While counsel told respondent the plea court had indicated he would likely give respondent a sentence comparable to Easter’s twenty-two year sentence, counsel made no promises.  He also informed respondent there were no plea negotiations and informed him of the possible range of sentences.  Further, the plea court informed respondent of the maximum sentences he could receive for the charges prior to respondent’s plea being entered.  The plea court also asked respondent whether he understood there were no promises made regarding his guilty plea.  Respondent’s answers to those questions reflect an awareness of the potential range of sentences and an understanding that he had not been promised anything in return for his guilty plea.  Accordingly, counsel’s performance was not deficient even though he related his belief to respondent that the court would give a twenty-two year sentence instead of the thirty years respondent received.  See Wolfe v.
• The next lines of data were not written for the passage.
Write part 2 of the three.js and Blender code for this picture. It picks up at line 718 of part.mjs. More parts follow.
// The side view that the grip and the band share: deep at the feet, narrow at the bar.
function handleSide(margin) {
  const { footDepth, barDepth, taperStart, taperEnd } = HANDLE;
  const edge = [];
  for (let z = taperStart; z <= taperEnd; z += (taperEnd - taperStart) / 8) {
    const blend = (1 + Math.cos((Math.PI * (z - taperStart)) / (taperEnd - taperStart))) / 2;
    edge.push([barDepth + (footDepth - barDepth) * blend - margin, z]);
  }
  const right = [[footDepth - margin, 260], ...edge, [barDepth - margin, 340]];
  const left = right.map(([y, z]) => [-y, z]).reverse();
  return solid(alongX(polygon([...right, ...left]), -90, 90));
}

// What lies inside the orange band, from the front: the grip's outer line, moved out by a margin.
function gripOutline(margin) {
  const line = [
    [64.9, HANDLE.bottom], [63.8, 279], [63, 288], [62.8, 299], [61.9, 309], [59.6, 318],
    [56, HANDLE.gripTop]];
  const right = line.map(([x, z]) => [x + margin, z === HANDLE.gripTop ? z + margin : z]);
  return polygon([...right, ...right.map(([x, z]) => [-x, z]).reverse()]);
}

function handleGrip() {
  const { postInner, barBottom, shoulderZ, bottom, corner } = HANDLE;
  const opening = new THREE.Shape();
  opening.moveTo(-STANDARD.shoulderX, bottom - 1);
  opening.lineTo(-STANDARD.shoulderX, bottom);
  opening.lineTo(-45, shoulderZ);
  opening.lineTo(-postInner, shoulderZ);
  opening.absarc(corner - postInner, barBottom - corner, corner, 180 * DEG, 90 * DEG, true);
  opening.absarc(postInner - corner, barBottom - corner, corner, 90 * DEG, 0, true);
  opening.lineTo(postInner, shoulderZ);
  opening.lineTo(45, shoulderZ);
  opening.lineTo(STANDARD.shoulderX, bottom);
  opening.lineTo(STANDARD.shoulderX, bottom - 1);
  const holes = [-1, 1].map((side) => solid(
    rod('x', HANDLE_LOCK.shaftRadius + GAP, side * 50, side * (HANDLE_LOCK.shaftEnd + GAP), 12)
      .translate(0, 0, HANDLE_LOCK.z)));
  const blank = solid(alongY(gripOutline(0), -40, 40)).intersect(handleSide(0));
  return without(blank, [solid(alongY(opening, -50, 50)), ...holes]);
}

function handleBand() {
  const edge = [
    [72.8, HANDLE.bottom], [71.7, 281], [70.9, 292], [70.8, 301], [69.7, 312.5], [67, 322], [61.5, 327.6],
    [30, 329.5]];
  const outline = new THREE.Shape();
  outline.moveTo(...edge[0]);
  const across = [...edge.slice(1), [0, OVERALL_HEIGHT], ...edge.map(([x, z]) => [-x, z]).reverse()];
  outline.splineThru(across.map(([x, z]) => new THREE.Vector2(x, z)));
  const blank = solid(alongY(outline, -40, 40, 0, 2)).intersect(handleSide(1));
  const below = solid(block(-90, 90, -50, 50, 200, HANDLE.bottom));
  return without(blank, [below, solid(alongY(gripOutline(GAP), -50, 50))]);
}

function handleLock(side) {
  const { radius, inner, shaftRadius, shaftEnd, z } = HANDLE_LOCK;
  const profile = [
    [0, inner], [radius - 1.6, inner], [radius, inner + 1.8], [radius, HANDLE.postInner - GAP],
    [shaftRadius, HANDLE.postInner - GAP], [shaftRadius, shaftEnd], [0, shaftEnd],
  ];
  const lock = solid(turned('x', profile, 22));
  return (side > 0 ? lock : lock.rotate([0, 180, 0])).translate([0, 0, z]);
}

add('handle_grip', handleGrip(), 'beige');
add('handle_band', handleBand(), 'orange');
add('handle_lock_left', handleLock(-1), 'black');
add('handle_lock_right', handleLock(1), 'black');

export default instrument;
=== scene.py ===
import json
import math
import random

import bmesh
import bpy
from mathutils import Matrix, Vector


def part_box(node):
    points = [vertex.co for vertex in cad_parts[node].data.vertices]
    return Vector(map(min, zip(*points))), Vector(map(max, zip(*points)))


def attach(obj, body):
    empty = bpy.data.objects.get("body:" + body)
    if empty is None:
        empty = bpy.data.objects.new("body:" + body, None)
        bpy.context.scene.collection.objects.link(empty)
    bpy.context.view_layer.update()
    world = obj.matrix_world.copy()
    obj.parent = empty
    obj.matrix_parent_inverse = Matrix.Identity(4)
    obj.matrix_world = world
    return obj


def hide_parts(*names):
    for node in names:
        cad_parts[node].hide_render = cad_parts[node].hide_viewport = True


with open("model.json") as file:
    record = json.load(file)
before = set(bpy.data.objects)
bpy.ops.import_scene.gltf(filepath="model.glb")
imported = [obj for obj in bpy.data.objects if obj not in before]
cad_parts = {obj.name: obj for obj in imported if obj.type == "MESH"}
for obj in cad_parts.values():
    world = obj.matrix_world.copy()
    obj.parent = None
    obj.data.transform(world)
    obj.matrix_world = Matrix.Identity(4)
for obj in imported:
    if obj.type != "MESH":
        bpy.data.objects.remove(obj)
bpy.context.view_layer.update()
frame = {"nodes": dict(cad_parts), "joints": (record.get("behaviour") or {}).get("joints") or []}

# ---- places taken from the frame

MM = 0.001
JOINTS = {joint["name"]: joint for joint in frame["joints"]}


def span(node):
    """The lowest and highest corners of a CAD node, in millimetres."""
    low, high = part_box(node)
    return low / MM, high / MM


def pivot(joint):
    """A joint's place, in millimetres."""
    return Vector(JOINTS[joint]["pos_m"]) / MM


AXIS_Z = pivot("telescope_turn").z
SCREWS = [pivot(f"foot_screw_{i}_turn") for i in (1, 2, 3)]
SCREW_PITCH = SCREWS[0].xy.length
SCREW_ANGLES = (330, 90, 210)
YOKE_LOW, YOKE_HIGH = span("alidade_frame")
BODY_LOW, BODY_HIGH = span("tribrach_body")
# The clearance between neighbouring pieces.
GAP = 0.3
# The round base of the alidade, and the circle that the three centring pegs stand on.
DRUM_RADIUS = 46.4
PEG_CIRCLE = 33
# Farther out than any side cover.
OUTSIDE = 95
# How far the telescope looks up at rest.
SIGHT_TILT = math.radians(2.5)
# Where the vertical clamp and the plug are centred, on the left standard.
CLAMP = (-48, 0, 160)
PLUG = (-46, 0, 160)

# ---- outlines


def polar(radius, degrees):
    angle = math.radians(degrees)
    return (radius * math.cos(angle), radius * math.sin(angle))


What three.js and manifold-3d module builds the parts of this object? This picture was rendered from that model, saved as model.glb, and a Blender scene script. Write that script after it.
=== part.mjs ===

State, 326 S.C. 158, 485 S.E.2d 367 (1997) (fact defendant “hoped” and “expected” to get reduced sentence does not render plea invalid; “wishful thinking regarding sentencing does not equal a misapprehension concerning the possible range of sentences”); Harres v. Leeke, 282 S.C. 131, 318 S.E.2d 360 (1984) (fact defendant “thought” judge would give lighter sentence not ground for relief); State v. Dozier, 263 S.C. 267, 210 S.E.2d 225 (1974) (disparate sentences between co-defendants is not per se abuse of discretion); cf. Knox v. State, 340 S.C. 81, 530 S.E.2d 887 (2000) (to be knowing and voluntary, plea must be entered with awareness of consequences of plea, i.e. proper advice by judge on mandatory minimum sentencing).

Therefore, the PCR court erred by granting respondent relief for ineffective assistance of counsel.  See Gilchrist v. State, 350 S.C. 221, 565 S.E.2d 281 (2002) (Court will not uphold findings of PCR court if no probative evidence supports those findings).

REVERSED.

TOAL, C.J., WALLER, BURNETT and PLEICONES, JJ., concur.